Something I've been trying lately, now that I have a handful of years through the historic lectionary, is to pull out a previous year's sermon and reedit it. Originally I did this a couple times because I was in a pinch after a busy week - but then I found that when I was preaching from one of these old, reedited sermons I suddenly felt much more free to range away from the manuscript. Perhaps this is a peculiar kink in my own brain - but it worked for me. I had the anchor of a manuscript, but felt unchained from it. Has it ever happened to you that right in the midst of preaching a sermon, you suddenly see a new insight that you should have put in the manuscript? When that would happen to me, I would just have to let it go to stay on script. Now that I am regularly practicing this preaching of reedited sermons, I find that not only can I follow that new insight while preaching, but that they come more often.

At any rate - if you don't subscribe to the print journal, the sermons are worth the price of admission.

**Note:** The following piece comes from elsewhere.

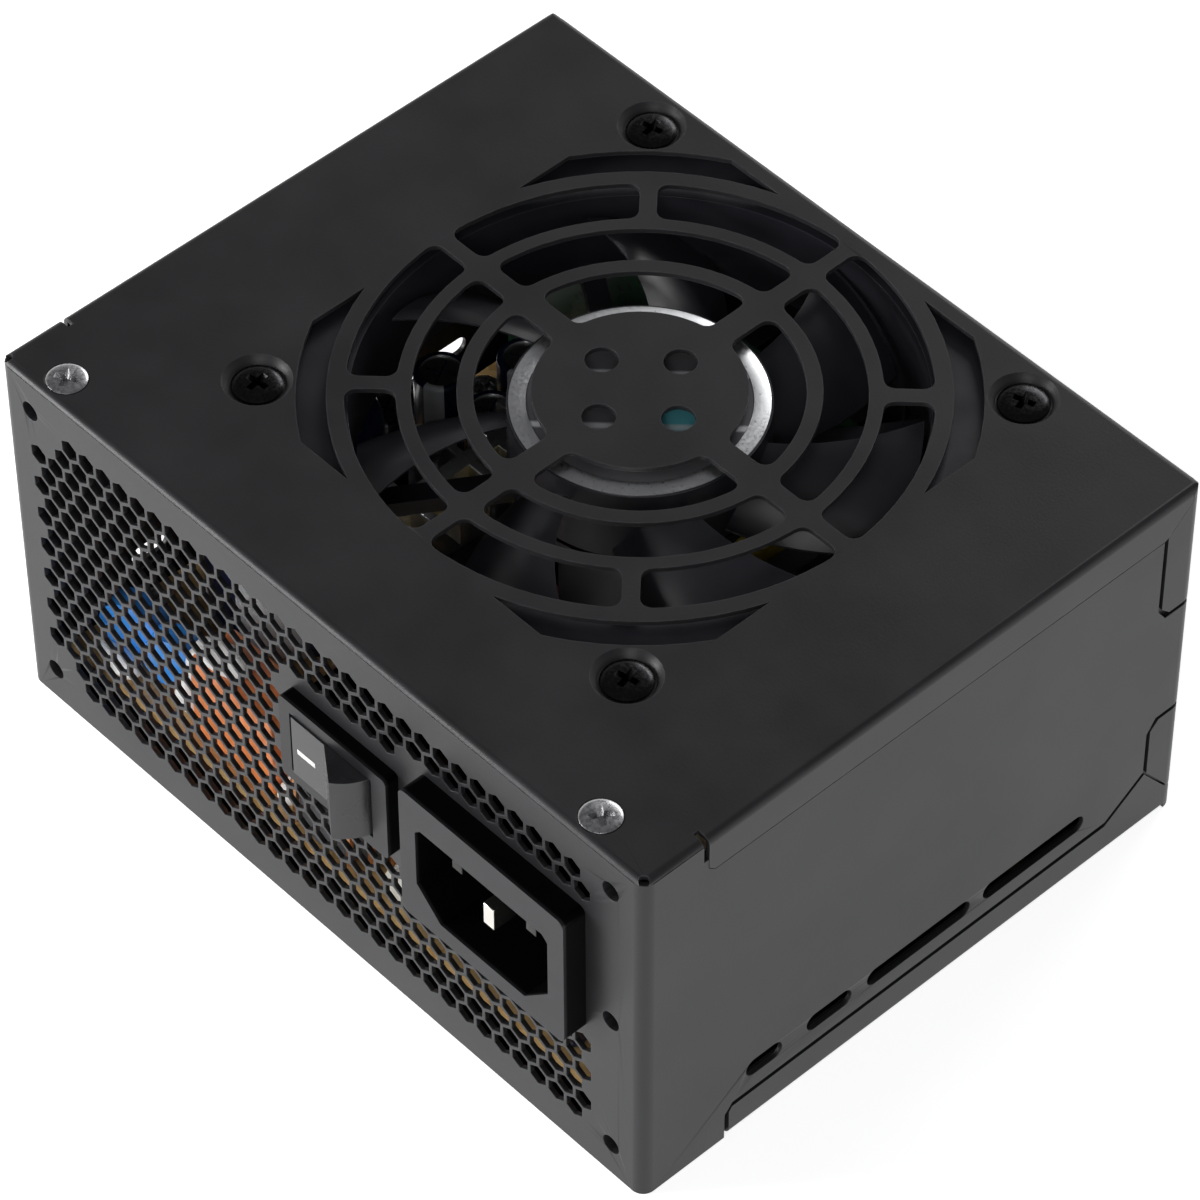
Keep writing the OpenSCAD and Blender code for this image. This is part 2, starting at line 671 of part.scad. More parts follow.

You will benefit greatly by being pushed and prodded to never grow satisfied with your own preaching - I know I have been.



  1. Great question. I have almost ZERO experience relative to most. Still, I try to heed Dr. Fickenscher's advice to at least do one chunk of the sermon without the manuscript. He calls it "thinking in thoughts." Sometimes I write in my additions after the first service with red ink phrases or single words, then do it off the cuff.

    Just two cents and probably worth less than that.

  2. I have tried several ways. I generally use a manuscript on Sunday, from which I often add to or subtract from. At shut-in visits, and at Wednesday chapel, I go off the cuff. Lent/Advent Offices are often hand written notes or a short outline. I don't know why I am comfortable preaching chapel off the cuff and Office with notes, but not on Sunday.

  3. I hand write the sermons months in advance, taking several days off to plot out outlines and jot down thoughts around the lectionary themes. I refine these as the time moves closer to the date of delivery. On Thursday I print out the completed manuscript. On Sunday morning at 5 am, I sit in prayerful meditation on the lessons and manuscript and jot notes and edits in hand writing on the printed text. I carry the manuscript to the pulpit and it keeps me on point without being enslaved to read it as exactly written.

    I have a few outline points for shut in calls and leave space to personalize the sermon for the particular need of the shut in or sick. For Monday compline and Thursday Eucharist I have an outline almost manuscript. For Wednesday evening prayer (and its catechetical focus) I have a full manuscript with me.

    I read sermons -- though most of the sermons I read are not what I would call preachable and doubt that they were preached as written (think Theilicke's The Waiting Father). I listen to sermons on the net. I listen to my own from time to time to hear how they preached (but try to wait until the actual sermon has faded from my memory so that I can hear it from more of a blank slate.

  4. I am pleased to see you fleshing out some of my instincts regarding preaching without a manuscript.

    I hasten to add, however, that you did not provide the poll selection I would have chosen, which is to preach without a manuscript, but with a pretty clear outline in mind. "No outlne at all" would be a bad idea, in my opinion. Rather, according to what I understand as the Augustinian model, I consider the reading carefully ahead of time, both with respect to what I would like to say about it in particular, and with respect to outline. That way, there sits in my mind a pretty clear conception of where I am going when I preach, though nothing is written down.

    Thus my own motto, "I don't write sermons, I preach them," without meaning to be flippant or disparaging of people who write manuscripts, aims to get at what I believe is an important ingredient in preaching which is too often missed. When a preacher is actually thinking about the Gospel at hand while he is preaching, he is inviting the hearers in an implicit way to think with him. This is not an easy thing to learn to do, but I believe it is a very helpful tool, for lack of a better word.

    Moreover, as Luther understood, the Gospel, unlike the law, is meant to be delivered out loud. It is not fundamentally a text. (NB: it is helpful never to refer to the pericope as a "text" even if it is ever so subtle a self reminder of this)

    Very much more needs to be said on this topic. Keep goading, and I'll have to flesh it out much more.

  5. I picked "no outline, notes, at all" but that's not exactly true. I've been following what David Schmitt at the St. Louis sem said about how he prepares sermons, which is to do the work, have a main point, and prepare during the week by standing in the pulpit and just start talking. As I do it over and over, things become clearer and the outline emerges out of that. Then, when I preach it, it is as tightly organized as I can get it, but it is also relatively free and I have never gotten lost because of how it's come together. It works pretty well, and because I don't type things out in advance (I do type up something when I'm done, so I have a record of it), I can pretty much work on it anywhere, including at shut-in calls, etc.

    Pr. Timothy Winterstein

  6. Fr. Eckardt,

    I had you in mind when I put the option "from a memorized outline."